So, the title was a collaboration between me and the publisher. But what we were going for was, the book covers a lot. It covers the reading level of New York Times Best Sellers, the adverb use of your classic authors, the difference in how men and women write, book cover design—and with this title, we were going for a bit of intrigue, and a bit of the possibilities of combining numbers and writing, or science and art. And yes, the specific finding about Nabokov was very exciting when I stumbled across it.

In an interview, Ray Bradbury had said his favorite word was “cinnamon.” If you look at the numbers, he actually does use the word “cinnamon” at a high rate. And his reasoning for liking cinnamon was that it reminded him of his grandmother’s pantry. If you look at a bunch of other words that relate to pantries, spices and smells, he also uses those at an extremely high rate. So I repeated that experiment on a hundred other authors, not knowing what to expect or if anything would come up.
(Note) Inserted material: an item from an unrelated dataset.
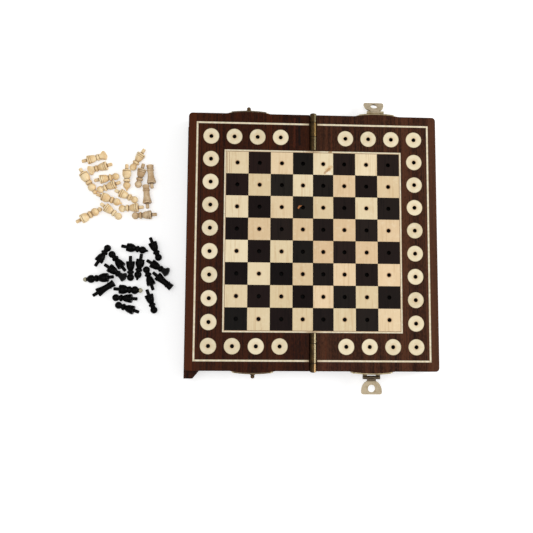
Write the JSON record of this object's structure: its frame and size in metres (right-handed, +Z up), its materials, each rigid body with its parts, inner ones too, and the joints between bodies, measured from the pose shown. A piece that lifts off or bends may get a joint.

For Nabokov, I found that his favorite word was “mauve,” and that struck me as a bit curious. And then I remembered, and found in some further reading, that he had synesthesia. He wrote in his autobiography about how when he would write a certain sound or letters, he would visualize, automatically, that color in his head. And mauve was one of them. I thought this was a nice way of showing that there’s not an opposition between the numbers and the words. This is probably what he would say his favorite word was anyway, but the numbers do back it up.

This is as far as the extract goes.